なるほど、いいじゃねぇか。ちょうど診療所にはリリーとロディ、女神様もいるしな。
「少なくとも騎士団はもうその方針で、俺らにも手伝いを求めてきてるっス。国民を避難させつつ魔物と戦うにはブラッドの兄貴の力が必要不可欠ですからね」
「ダハハハ、なるほど了解したぞゼイン。親分はこれからどうします? エバーグリーン・ホフマンと知り合いらしいじゃないですか……てめぇは邪魔だぁ!」
大ナタでさっきのオーガをぶった斬りながら聞いてくる、見てくれの豪快さならトップクラスのブラッド。
これからどうするかって聞かれると……
「お前の想像通りさ。俺はムーンスメル帝国に向かう」
端的に答えると、二人の若者が反応する。
「オレだって、オレだって行きてぇよ……!」
「僕も同行したいです。しかし国王様は戦争を起こさないためなら何だってする人なんだそうです。もしかするとエバーグリーン氏を助けて、魔王を倒しても……それでも死刑は免れないかもしれません……良いんですかマコトさん?」
様子を見るにジャイロもルークも行きたくて、死罪を背負う覚悟はできてるらしい。残すは俺のみか……
「死刑なんて……クソくらえだ! 俺は行く!」
エバーグリーンは友達だ、見捨てられるワケねぇよ。その命を奪おうとしてるのが同郷のツトムだってんなら尚更だぜ。

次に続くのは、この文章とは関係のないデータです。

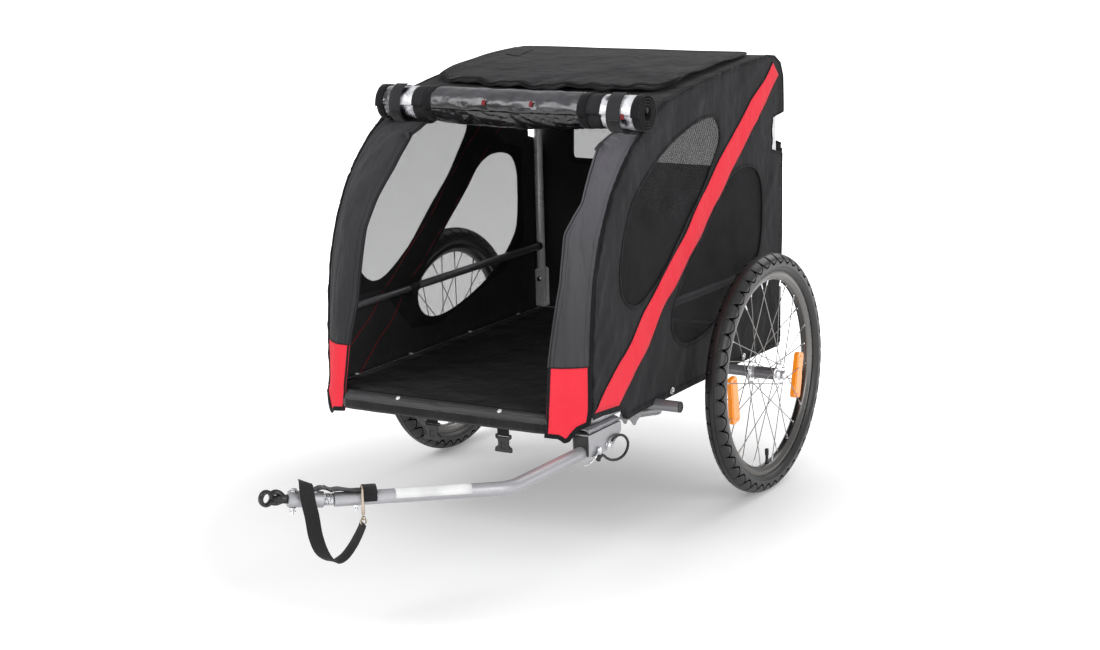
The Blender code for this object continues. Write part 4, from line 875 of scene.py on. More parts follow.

「親分行く所に我らあり……ですぜ、親分。俺達も後々絶対に帝国へ向かいやす」
「そうっス、国民の避難を完了させたらすぐ行くっス!」
「じゃあ頼むぜお前ら」
ブラッドもゼインも張り切っている。
そうしていると下っ端子分達がか弱い国民達をたくさん連れてきた、ここは診療所のすぐ側だからな。その中にはギルドの受付嬢やバーのマスターの姿も見える。王都の方はブラッド達に任せて大丈夫そうだ。
「では国のことを他の冒険者・騎士・魔術師の皆さんに任せるとして、僕ら三人で帝国へ向かいましょう。必要なのは移動手段ですね。馬だとか馬車だとか」
「おいルーク、門番が止めてくるんだろ?」
「この状況だぜマコト。そんなの強行突破しちまえばいいんだよ! 頼むから無事でいてくれ親父……」
馬車とかだと門を通るのが大変なんじゃねぇかと思って聞いたんだが、もはやどうでも良さそうだな。
さっさと馬を得て、早く帝国へ向かおう。
▽▼▼▽
馬を得るため、一番近い騎士団の領地へ走ってた俺とルークとジャイロ。
あちこちで魔物と人間の乱闘が勃発するその道中見かけたのは、
「うわぁ!!」
「キャー!」
「あ、ああっ、ウェンディ様だ!」
「助けてウェンディさーん!」
「こっちだ、落ち着いて『診療所』へ避難をー! 無理ならば『騎士団・魔術師団の領地』『学園』でも構わない! 最後まで諦めるなーっ!!」
パニックの国民達を守り、汗水垂らして魔物に対応する女騎士ウェンディとモブ騎士の一団だった。
「ん!? ジャイロにルーク氏にマコト! 貴様ら揃って何をしている!?」
「頑張ってるなウェンディ。俺達は『死刑なんてクソくらえの精神』でムーンスメル帝国に行く。だからお前らんとこの馬を借りに来たんだが」
「それはまずいな、もう王都の防衛の為に騎士団の馬は全て使ってしまっているんだ」
「……マジか」
まぁ確かに国中駆け回って魔物殺したり国民助けたりするワケだから、馬も使うのか。なら魔術師団の馬を借りるか? 遠いな、しかもあっちだって同じような対応してるんじゃねぇかな。
面倒なことになってきたぞ。
「助力できず、すまない。とはいえ団長の為ならば私も死刑など恐れる気は無い、街の安全を確保したらすぐに帝国へ向かう……良いか?」
「「「いいぞ!」」」
「お、おお……貴様ら、気合い充分だな」
いきなりの男の三重奏に少し身を引くウェンディ。冷たそうなルックスなのに、『良いか?』っていちいち聞いちゃう自信の無さが可愛く見えてきた。俺が自信無くても可愛げねぇし。
ブラッドとゼインも来るって言ってたし、援軍が多くて嬉しい。
――いや冷静に考えたらこれやべぇな、どんどん死刑囚候補が増えていくんだが。